Amazing interview, inspire me to get better and better. And i want to draw more and more now. I remember when i was young i draw a comics with WarCraft characters. Thankyou for reminding me this, inspire me again!
This was SUPER helpful. You guys are the best
I love that Michael isn't too big for his boots & tries to help the community despite being so busy. There's nothing to be proud of in shunning begginers that look up to you :)
thanks blender guru again for polligon .com one new lesson to learn.
that was super usefull, thank you so much for all the tips and information Michael. Great interview questions Andrew.
thanks a lots blender guru i watch some video that u upload its really fantastic and mind blowing u teach me like a teacher with fun i am very happy keep uploading my blender u are aewsome sir
I like this interview same with the other videos. We have now knowledge on how they got into their field. I love also those tips the're sharing.

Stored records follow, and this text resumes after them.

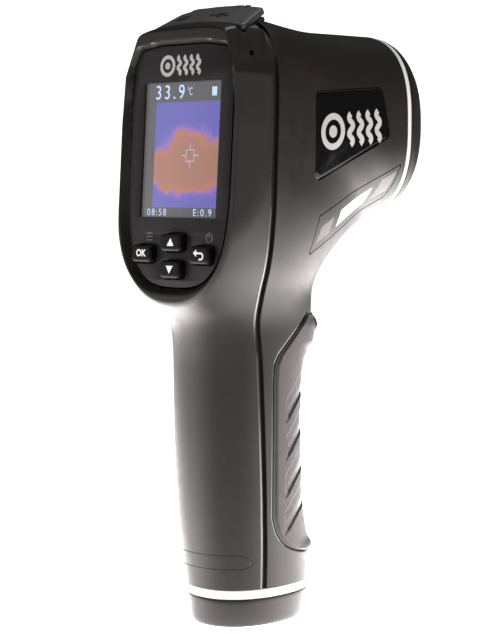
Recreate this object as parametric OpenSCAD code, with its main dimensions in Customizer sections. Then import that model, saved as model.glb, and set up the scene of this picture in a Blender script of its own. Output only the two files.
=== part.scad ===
// Pistol-grip thermal imaging camera with a spot thermometer.
// Origin: mouth of the tripod socket, on the underside of the base.
// +Z is up, +Y is forwards, the way the lens looks, and +X is the user's right.

/* [Body] */
// Widest part of the head, across X
head_w = 55.2; // [54:0.2:57]
// Thickness of the moulded shells
wall = 2.4; // [2:0.1:2.8]
// Width of the groove between the two shells
seam_gap = 1.4; // [0.6:0.1:1.6]
// Height at which the shells stand on the base ring
shell_foot_z = 11.8; // [11.4:0.1:12.2]
// Forward end of the shells, behind the nose ring
shell_nose_y = 45; // [44.6:0.1:45.2]

/* [Display] */
// Height of the middle of the display
display_z = 142.84; // [142.6:0.02:143]
// Place of the display glass, along Y
display_y = -28.9; // [-29.1:0.1:-28.7]
// Backward lean of the display, in degrees
display_tilt = 3.4; // [3:0.2:4]
// Width of the lit area
display_w = 31.7; // [31:0.1:32]
// Height of the lit area
display_h = 39.6; // [39:0.1:40]
// How far the frame stands proud of the display glass
lip_h = 2.5; // [2.2:0.1:2.7]
// Thickness of the overlay that surrounds the display
overlay_t = 0.8; // [0.6:0.1:1]

/* [Keys] */
// Width of one key
key_w = 8.4; // [8:0.1:8.8]
// Height of one key, up the overlay
key_h = 5.2; // [4.8:0.1:5.4]
// How far a key stands proud of the display glass
key_proud = 3; // [2.6:0.1:3.2]
// Travel of a key
key_travel = 0.6; // [0.4:0.1:0.6]

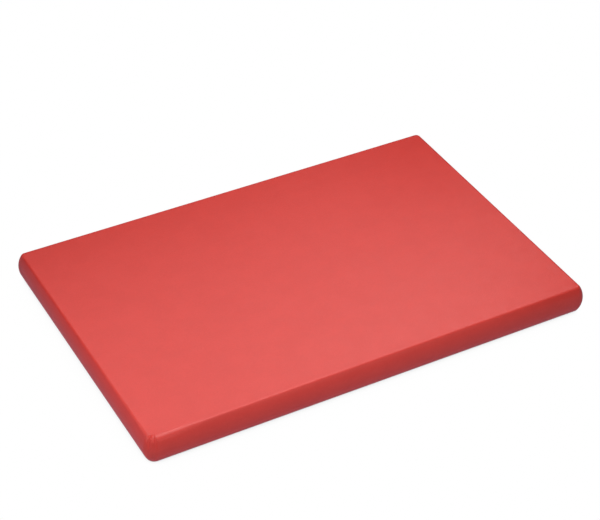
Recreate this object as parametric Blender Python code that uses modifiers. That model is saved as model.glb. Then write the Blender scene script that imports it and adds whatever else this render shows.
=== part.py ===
"""Professional plastic cutting board: one solid slab of red polyethylene with crowned, machined edges.

The slab lies flat with its long side along X. The origin is the middle of the underside, and Z is up.
"""

import math

import bmesh
import bpy

# Driving dimensions, in metres
LENGTH = 0.450
WIDTH = 0.300
THICKNESS = 0.028
EDGE_CROWN = 0.0045  # how far the middle of the edge stands out past the two flat faces
CORNER_RADIUS = 0.0080  # plan radius of the corners at mid-thickness, where the board is widest
CREASE_ROUND = 0.0008  # width of the eased line between a flat face and the crowned edge

# How finely the curves are stepped
CORNER_STEPS = 8
EDGE_LEVELS = 14
CREASE_STEPS = 3
CREASE_ANGLE = math.radians(35)  # turns sharper than this are creases, and softer ones are curves
MERGE_DISTANCE = 0.00001

# Opaque red food-grade polyethylene, satin-matte
RED = (0.70, 0.085, 0.070, 1.0)
ROUGHNESS = 0.45


def clear_scene():
    for old in list(bpy.data.objects):
        bpy.data.objects.remove(old, do_unlink=True)


def make_collection(name):
    collection = bpy.data.collections.new(name)
    bpy.context.scene.collection.children.link(collection)
    return collection


def polyethylene():
    material = bpy.data.materials.new("red_polyethylene")
    material.use_nodes = True
    shader = material.node_tree.nodes["Principled BSDF"]
    shader.inputs["Base Color"].default_value = RED
    shader.inputs["Roughness"].default_value = ROUGHNESS
    shader.inputs["Metallic"].default_value = 0.0
    return material


def edge_inset(height):
    """How far the crowned edge lies in from its widest point: a circular arc over the whole thickness."""
    half = THICKNESS / 2
    arc_radius = (half**2 + EDGE_CROWN**2) / (2 * EDGE_CROWN)
    return arc_radius - math.sqrt(arc_radius**2 - (height - half) ** 2)


def is_upright(edge):
    first, second = edge.verts
    return abs(first.co.z - second.co.z) > THICKNESS / 2


def round_corners(mesh):
    """Rounds the slab's four upright corners in plan."""
    bmesh.ops.bevel(
        mesh,
        geom=[edge for edge in mesh.edges if is_upright(edge)],
        offset=CORNER_RADIUS,
        offset_type="OFFSET",
        segments=CORNER_STEPS,
        profile=0.5,
        affect="EDGES",
    )


def crown_edges(mesh):
    """Cuts the sides into levels and draws each level in to the arc, as a shaped cutter would leave it."""
    for level in range(1, EDGE_LEVELS):
        bmesh.ops.bisect_plane(
            mesh,
            geom=mesh.verts[:] + mesh.edges[:] + mesh.faces[:],
            plane_co=(0, 0, THICKNESS * level / EDGE_LEVELS),
            plane_no=(0, 0, 1),
            dist=MERGE_DISTANCE,
        )
    core_x = LENGTH / 2 - CORNER_RADIUS
    core_y = WIDTH / 2 - CORNER_RADIUS
    for vertex in mesh.verts:
        x, y, z = vertex.co
        nearest_x = min(max(x, -core_x), core_x)
        nearest_y = min(max(y, -core_y), core_y)
        reach = (CORNER_RADIUS - edge_inset(z)) / CORNER_RADIUS
        vertex.co.x = nearest_x + (x - nearest_x) * reach
        vertex.co.y = nearest_y + (y - nearest_y) * reach


def ease_creases(slab):
    """Takes the sharpness off the line where each flat face meets the edge."""
    bevel = slab.modifiers.new("eased_creases", "BEVEL")
    bevel.limit_method = "ANGLE"
    bevel.angle_limit = CREASE_ANGLE
    bevel.width = CREASE_ROUND
    bevel.segments = CREASE_STEPS


def make_slab(collection):
    bpy.ops.mesh.primitive_cube_add(size=1.0, location=(0, 0, 0))
    slab = bpy.context.active_object
    slab.name = "cutting_slab"
    slab.data.name = "cutting_slab"

    mesh = bmesh.new()
    mesh.from_mesh(slab.data)
    bmesh.ops.scale(mesh, vec=(LENGTH, WIDTH, THICKNESS), verts=mesh.verts[:])
    bmesh.ops.translate(mesh, vec=(0, 0, THICKNESS / 2), verts=mesh.verts[:])
    round_corners(mesh)
    crown_edges(mesh)
    mesh.to_mesh(slab.data)
    mesh.free()

    slab.data.shade_smooth()
    slab.data.set_sharp_from_angle(angle=CREASE_ANGLE)
    ease_creases(slab)
    slab.data.materials.append(polyethylene())
    for old in list(slab.users_collection):
        old.objects.unlink(slab)
    collection.objects.link(slab)
    return slab


clear_scene()
make_slab(make_collection("cutting_board"))
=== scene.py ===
"""A solid red polyethylene cutting board, shown on a plain white floor under soft studio light."""

import math

import bmesh
import bpy
from mathutils import Matrix, Vector


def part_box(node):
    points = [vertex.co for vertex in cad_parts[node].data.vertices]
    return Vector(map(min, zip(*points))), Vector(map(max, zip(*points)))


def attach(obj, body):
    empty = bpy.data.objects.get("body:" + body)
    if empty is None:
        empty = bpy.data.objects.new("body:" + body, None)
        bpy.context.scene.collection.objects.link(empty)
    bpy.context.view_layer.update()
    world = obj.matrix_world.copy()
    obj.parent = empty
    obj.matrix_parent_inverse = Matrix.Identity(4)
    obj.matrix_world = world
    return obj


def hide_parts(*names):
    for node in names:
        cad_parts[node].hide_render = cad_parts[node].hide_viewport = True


# The board, in metres. Its length, width and thickness come from the CAD frame.
EDGE_CROWN = 0.0045  # how far the middle of the edge would stand out past the faces' sharp creases
CORNER_RADIUS = 0.0080  # plan radius at mid-thickness
CREASE_RADIUS = 0.0030  # how the line between a face and the edge is eased

# The corner at -X and -Y was scraped rounder by hand, and so was the start of the -Y side beside it.
SCRAPED_RADIUS = 0.0110  # in plan
SCRAPED_CREASE = 0.0078
SCRAPED_SIDE = 0.060  # how far along the side the scraping dies away
GOUGE_DEPTH = 0.0014
FIRST_GOUGE = 0.45  # the scraper's deeper strokes, as shares of the corner's quarter turn
GOUGE_SPACING = 0.42

# How finely the curves are stepped
ARC_STEPS = 10
CREASE_STEPS = 8
CORNER_STEPS = 30
LEVELS = 2 * (ARC_STEPS + CREASE_STEPS)  # from the underside to the top
FACE_CELL = 0.010
MERGE_DISTANCE = 0.00001

# Red polyethylene: linear colours, and grain sizes and relief depths in metres
DEEP_RED = (0.750, 0.0495, 0.0385)
PALE_RED = (0.790, 0.0541, 0.0423)
# A painted highlight: every crease, all round the board, is tinted towards this paler red
CREASE_HIGHLIGHT_RED = (0.800, 0.062, 0.050)
CREASE_HIGHLIGHT_SHARE = 0.35  # how far every crease goes towards the paler red, a painted highlight
PLASTIC_IOR = 1.5
FACE_ROUGHNESS = (0.340, 0.410)
EDGE_ROUGHNESS = (0.37, 0.44)
CREASE_POLISH = 0.02  # how much smoother the scraped creases are
CLOUD = 0.022
CLOUD_DETAIL = 3.0
PIGMENT_GRAIN = 0.0012
SWELL = 0.009
SWELL_DEPTH = 0.00012
PEBBLE = 0.0006
PEBBLE_DEPTH = 0.00016
PLANING_STREAK = (0.150, 0.0012, 0.150)
PLANING_SHARE = 0.12  # of the pebble's depth
CUTTER_STREAK = (0.090, 0.090, 0.0009)
CUTTER_DEPTH = 0.00005

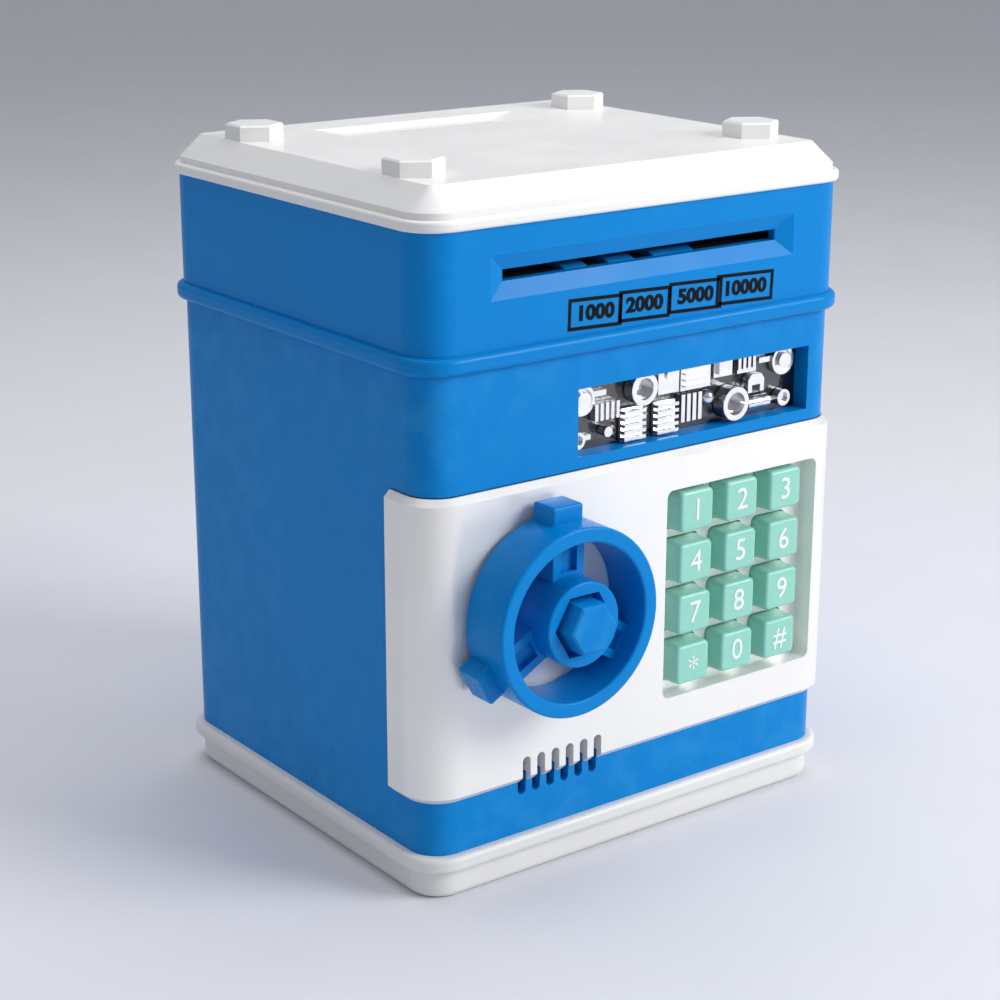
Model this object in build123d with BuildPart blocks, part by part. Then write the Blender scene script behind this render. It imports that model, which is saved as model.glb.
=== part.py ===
"""Toy safe savings bank: a boxy money box with a motor-driven note slot, a coin slot in the lid, and a
front door that carries a twelve-key pad and a spoked handle wheel. Millimetres. X runs to the right as the
door is faced, Y to the back, Z up; the origin is the centre of the base's underside."""

from build123d import *

import os
from math import atan, atan2, cos, degrees, pi, radians, sin, tan

os.makedirs("parts", exist_ok=True)

# ---- casing ----
WIDTH, DEPTH, CORNER = 134.0, 118.0, 9.0  # upper housing, outside
HALF_W, HALF_D = WIDTH / 2, DEPTH / 2
WALL = 2.4
LOWER_INSET = 0.6  # the main housing is a little smaller than the upper one
FOOT_INSET, FOOT_TOP, FOOT_ROUND = 0.6, 7.6, 2.0
RIM_PROUD, RIM_TOP, RIM_ROUND = 1.8, 11.8, 1.4
MAIN_TOP = 133.4
BEAD_PROUD, BEAD_TOP, BEAD_ROUND = 1.8, 137.8, 1.5
UPPER_TOP = 166.8
LIP = 3.0  # each shell's locating lip reaches this far into the next
FIT = 0.2

# ---- lid ----
LID_RIM_PROUD, LID_RIM_TOP, LID_RIM_ROUND = 1.25, 169.6, 0.9
SKIRT_INSET, SKIRT_TOP, LID_TOP, LID_BEVEL = 0.4, 171.2, 176.7, 6.1
LID_WALL = 2.2
HEX_RADIUS, HEX_HEIGHT, HEX_X, HEX_Y = 7.5, 4.0, 53.5, 36.0
COIN_SLOT_L, COIN_SLOT_W, COIN_Y = 39.0, 3.2, 30.0
COIN_DISH_L, COIN_DISH_RAMP, COIN_DISH_DEPTH = 66.0, 7.0, 1.2
COIN_DISH_FRONT, COIN_DISH_BACK = 23.5, 40.0

# ---- note slot ----
NOTE_X, NOTE_Z, NOTE_W, NOTE_H = 0.0, 154.8, 86.8, 2.8
NOTE_BEVEL_W, NOTE_BEVEL_H, NOTE_BEVEL_D = 96.4, 10.7, 2.0

# ---- window ----
WINDOW_X0, WINDOW_X1, WINDOW_Z0, WINDOW_Z1, WINDOW_DEPTH = -21.2, 56.0, 107.2, 124.3, 5.0
WINDOW_FRAME = 1.5

# ---- door ----
DOOR_Z0, DOOR_Z1, DOOR_GAP = 26.05, 103.95, 0.25
DOOR_PROUD, DOOR_SKIN_INSET, DOOR_BEVEL = 1.45, 0.5, 1.6
DOOR_BACK_Y = -43.8
RABBET, OPENING_Z0, OPENING_Z1, OPENING_Y = 1.0, 27.4, 102.6, -44.8
LEDGE = 2.0
FLOOR_Z0, FLOOR_Z1 = 25.2, 26.5
COVER_Y0, COVER_Y1, COVER_Z0, COVER_Z1 = -53.2, -45.7, 35.6, 96.0
COVER_SCREWS = [(x, z) for x in (-50.6, 3.6) for z in (39.4, 92.5)]
PLATE_BACK_Y = -56.4
HINGE_X, HINGE_Y = 61.0, -38.0
HINGE_PIN_R, HINGE_BARREL_R = 1.0, 2.6
ARM_HEIGHT, ARM_Z = 4.0, (29.5, 96.5)
ARM_LEG_X0, ARM_LEG_X1 = 49.7, 52.2

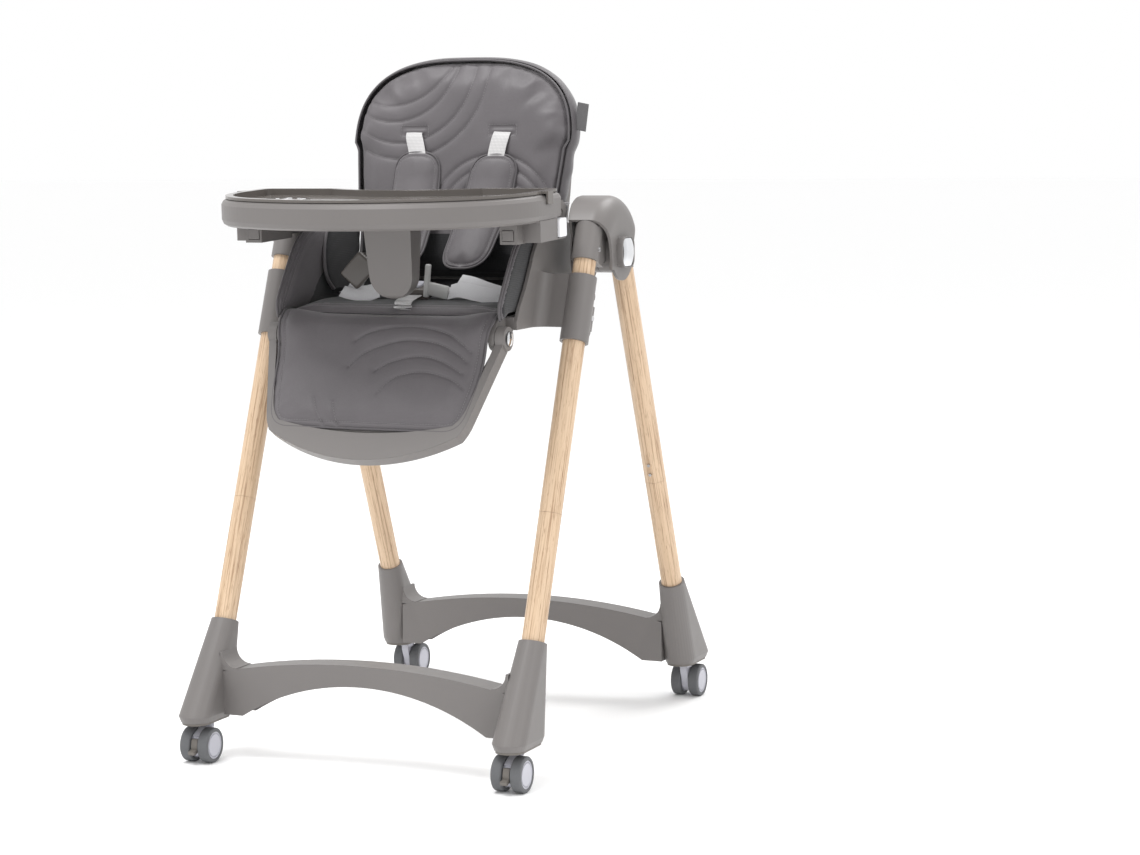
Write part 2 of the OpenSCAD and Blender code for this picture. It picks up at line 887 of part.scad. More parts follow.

I love this guy's work and I use his infamous Orb brush set in z-brush.
Thank you for doing this, very helpful.
Thank you Andrew
if it wasn't for you, i've dropped everything i was on... And to michael, now i might consider a future inside 3D modelling
i agree very strongly with his comments around school; ultimately it's your portfolio that matters but depending on your learning style, a formal education can be really helpful. I personally chose to seek a formal education in this subject because self-teaching is very daunting for me and felt discouraging, and i didn't know where to start or where to get my framework. starting in a basic photoshop class and working up to low poly 3d, then high poly sculpting and animating, learning the pipeline and discovering for myself where I think I would fit in a production team has been really amazing, and given me the base from which to seek out additional material when I find that the classes arent aimed 100% at my personal goals.
Also, university in the US is exorbitantly expensive, even more so than "the rest of the western world" lol. I would highly recommend for students to seek out programs at smaller technical or community schools and don't fall for huge, private, for-profit "game colleges" with their own esports arenas or whatever. Ultimately if you have Full Sail or Digipen on your diploma but a self-taught or community college graduate has a better portfolio, you'll be out of a job and hundreds of thousands of dollars in debt.